Wrap Wire Around the Toggle Bar
If your toggle bar is too short relative to the ring, you can effectively widen it by wrapping a small section of thin jewelry wire around each end of the bar. This adds bulk to the ends, making them less likely to pass through the ring opening. Use wire that matches the metal of your bracelet (sterling silver wire for silver bracelets, gold-filled for gold) so the modification blends in.
A few tight coils on each end of the bar is usually enough. This works best on bars that are just slightly undersized. If the bar is dramatically too small for the ring, you’re better off replacing the clasp entirely.
Replace the Toggle With a More Secure Clasp
Sometimes the most reliable fix is switching to a different clasp type altogether. Lobster clasps and spring ring clasps lock mechanically and won’t open unless you deliberately press the lever. They’re the standard on most commercial bracelets for exactly this reason.
A jeweler can swap your toggle for a lobster or spring ring clasp, typically for $65 to $250 depending on the metal type and size. A standard gold spring ring clasp runs around $30 for the part alone. Lobster clasps use more metal and cost more, but they’re also easier to operate with one hand, which matters for bracelets.
If you love the look of the toggle and don’t want to lose it, another option is asking a jeweler to replace just the toggle with a larger, better-proportioned one. A bar that’s properly twice the diameter of the ring, made from heavier gauge wire, will hold significantly better than a dainty undersized toggle.
Choose the Right Toggle When Buying
If you’re shopping for a new toggle bracelet or making your own, selecting the right clasp up front saves a lot of trouble later. Look for toggles where the bar is clearly longer than the ring’s width. Hold the ring up and eyeball it: the bar should extend well past the edges on both sides. If it looks like a close fit, it will come undone.

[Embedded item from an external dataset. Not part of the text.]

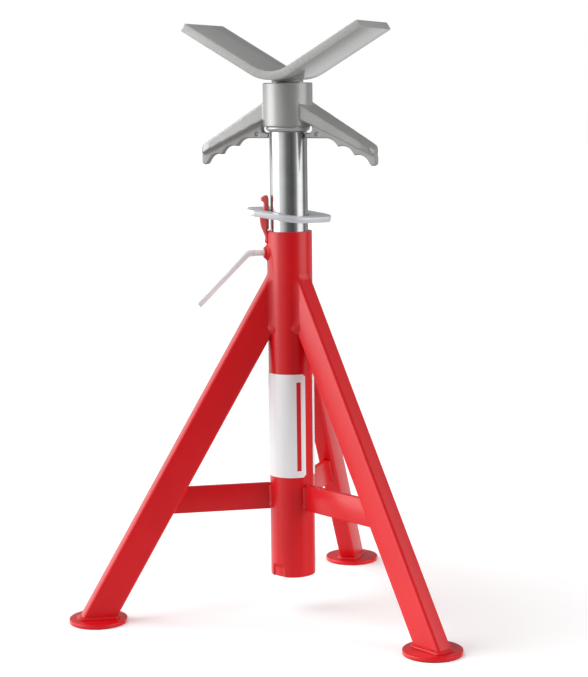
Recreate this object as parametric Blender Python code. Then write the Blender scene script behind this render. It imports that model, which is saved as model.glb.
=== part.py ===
"""Pipe jack stand: a welded tripod with a sliding column, a screw jack and a bent V saddle.

Every size is in metres. The floor is z = 0. The column stands COLUMN_Y in front of the origin, so
that the origin is the centre of the box round the three feet. Inside the script most shapes are
drawn as (distance from the column, height) and then turned about the column.
"""

import math

import bmesh
import bpy
from mathutils import Matrix, Vector

# Driving dimensions
GAP = 0.0003
FOOT_CIRCLE = 0.225
COLUMN_Y = -FOOT_CIRCLE / 4
LEG_ANGLES = {"left": 210.0, "right": 330.0, "rear": 90.0}
CLAMP_ANGLE = LEG_ANGLES["left"]

TUBE_RADIUS = 0.0254
TUBE_BORE = 0.0217
TUBE_BOTTOM = 0.0429
TUBE_TOP = 0.4366
TUBE_SIDES = 64

FOOT_RADIUS = 0.0326
FOOT_THICK = 0.005

LEG_LEAN = math.radians(30.0)
LEG_OUTER_AT_FLOOR = 0.2484
LEG_DEPTH = 0.035
LEG_WIDTH = 0.020
LEG_WALL = 0.002
LEG_CORNER = 0.0035

BRACE_LOW = 0.120
BRACE_HIGH = 0.150
BRACE_THICK = 0.006

COLUMN_RADIUS = 0.0211
COLUMN_BORE = 0.0185
COLUMN_BOTTOM = 0.125
COLUMN_TOP = 0.547

CRIMP_ANGLE = 246.0
CRIMP_INNER = 0.0196
CRIMP_POCKET = 0.0232
CRIMP_TOP = 0.057

CLAMP_HEIGHT = 0.4126
CLAMP_HOLE = 0.0042
ROD_RADIUS = 0.0038
PAD_END = 0.0240
ROD_CORNER = 0.0474
ROD_TIP = (0.104, 0.356)
ROD_BEND = 0.010

PLATE_TILT = math.radians(9.1)
PLATE_RISES_TO = math.radians(162.4)
PLATE_CENTRE = 0.4545
PLATE_THICK = 0.0063
PLATE_HOLE = 0.0222
PLATE_DISC = 0.033
PLATE_END = 0.016
PLATE_REACH = 0.048
PLATE_PIVOT = 0.031
NOTCH_REACH = 0.0302
NOTCH_HALF = 0.0035
BRACKET_THICK = 0.005

BUSH_FLANGE = 0.0245
BUSH_TOP = 0.5522
BUSH_SPIGOT = 0.0181
BUSH_LOW = 0.527
BUSH_BORE = 0.0134

HUB_RADIUS = 0.0276
HUB_LOW = BUSH_TOP + GAP
HUB_HIGH = 0.6007
NUT_BORE = 0.0130
NUT_TURN = -6.7
ARM_TOP = ((0.010, 0.5846), (0.1025, 0.5308))
ARM_LOW = ((0.010, 0.5663), (0.1025, 0.5227))
ARM_HALF_WIDTHS = ((0.010, 0.0170), (0.050, 0.0152), (0.094, 0.0126), (0.1025, 0.0108), (0.1062, 0.0065))
WEB_HALF = 0.004
FOOT_OF_WEB = 0.0227

SCREW_RADIUS = 0.0126
SCREW_LOW = 0.4132
BOSS_RADIUS = 0.0177
STOP_RADIUS = 0.0165
STOP_PIN = 0.006
STOP_LOW = 0.4147
STOP_HIGH = 0.4227

SEAT_ANGLE = math.radians(31.0)
SEAT_APEX = 0.6071
SEAT_HALF_SPAN = 0.0981
SEAT_THICK = 0.0095
SEAT_WIDTH = 0.1143
SEAT_BEND = 0.0365

LABEL_SKIN = 0.00025
LABEL_LOW = 0.159
LABEL_HIGH = 0.277
FRONT_LABEL_ARC = (194.3, 326.3)
SIDE_LABEL_ARC = (-4.7, 112.0)


# Outlines
def filleted(corners, steps=6):
    """A polygon of (x, y, radius) corners as plain points, each rounded corner as an arc."""
    points = []
    for index, (x, y, radius) in enumerate(corners):
        corner = Vector((x, y))
        if radius == 0:
            points.append((x, y))
            continue
        before = (Vector(corners[index - 1][:2]) - corner).normalized()
        after = (Vector(corners[(index + 1) % len(corners)][:2]) - corner).normalized()
        half = before.angle(after) / 2
        centre = corner + (before + after).normalized() * radius / math.sin(half)
        start = corner + before * radius / math.tan(half) - centre
        turn = -start.angle_signed(corner + after * radius / math.tan(half) - centre)
        for step in range(steps + 1):
            spoke = Matrix.Rotation(turn * step / steps, 2) @ start
            points.append(tuple(centre + spoke))
    return points


def arc(centre, radius, start, end, steps):
    """Points on a circle from one angle to another, in degrees."""
    angles = [math.radians(start + (end - start) * step / steps) for step in range(steps + 1)]
    return [(centre[0] + radius * math.cos(a), centre[1] + radius * math.sin(a)) for a in angles]


def rounded_rectangle(width, height, radius, steps=4):
    half_w, half_h = width / 2, height / 2
    corners = ((-half_w, -half_h), (half_w, -half_h), (half_w, half_h), (-half_w, half_h))
    return filleted([(x, y, radius) for x, y in corners], steps)


def on_line(ends, distance):
    """Height of the straight line through two (distance, height) points."""
    (x0, z0), (x1, z1) = ends
    return z0 + (z1 - z0) * (distance - x0) / (x1 - x0)


# Solids
def finish(bm, name, paint, sharp=35.0):
    """Turn a bmesh into a smooth-shaded object that carries one material."""
    bmesh.ops.recalc_face_normals(bm, faces=bm.faces)
    mesh = bpy.data.meshes.new(name)
    bm.to_mesh(mesh)
    bm.free()
    mesh.shade_smooth()
    mesh.set_sharp_from_angle(angle=math.radians(sharp))
    if paint:
        mesh.materials.append(paint)
    obj = bpy.data.objects.new(name, mesh)
    bpy.context.scene.collection.objects.link(obj)
    return obj


def prism(name, outline, thick, paint=None):
    """A flat plate: an outline of (distance, height) points, thick across the other way."""
    bm = bmesh.new()
    ring = [bm.verts.new((x, -thick / 2, z)) for x, z in outline]
    face = bm.faces.new(ring)
    grown = bmesh.ops.extrude_face_region(bm, geom=[face])
    moved = [item for item in grown["geom"] if isinstance(item, bmesh.types.BMVert)]
    bmesh.ops.translate(bm, verts=moved, vec=(0, thick, 0))
    return finish(bm, name, paint)


def lathe(bm, profile, sides):
    """Spin a closed profile of (radius, height) points round Z. Points on the axis make poles."""
    rings = []
    for radius, height in profile:
        if radius == 0:
            rings.append([bm.verts.new((0, 0, height))])
            continue
        turns = [2 * math.pi * side / sides for side in range(sides)]
        rings.append([bm.verts.new((radius * math.cos(t), radius * math.sin(t), height)) for t in turns])
    for lower, upper in zip(rings, rings[1:] + rings[:1]):
        if len(lower) == 1 and len(upper) == 1:
            continue
        for side in range(sides):
            following = (side + 1) % sides
            corners = [lower[side % len(lower)], lower[following % len(lower)],
                       upper[following % len(upper)], upper[side % len(upper)]]
            bm.faces.new(list(dict.fromkeys(corners)))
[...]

Heavier gauge toggles hold better than delicate ones. A thicker bar is harder to accidentally maneuver through the ring because it has less play. Similarly, a ring with a slightly smaller interior opening relative to the bar length creates a more secure closure. Some toggle designs also feature a slight curve or decorative element on the bar that acts as a built-in catch, adding an extra obstacle to accidental opening.
Weight matters for the bracelet itself, too. A bracelet with some heft keeps steady tension on the clasp. If you prefer a fine, lightweight chain, pair it with a magnetic clasp or lobster claw instead of a toggle.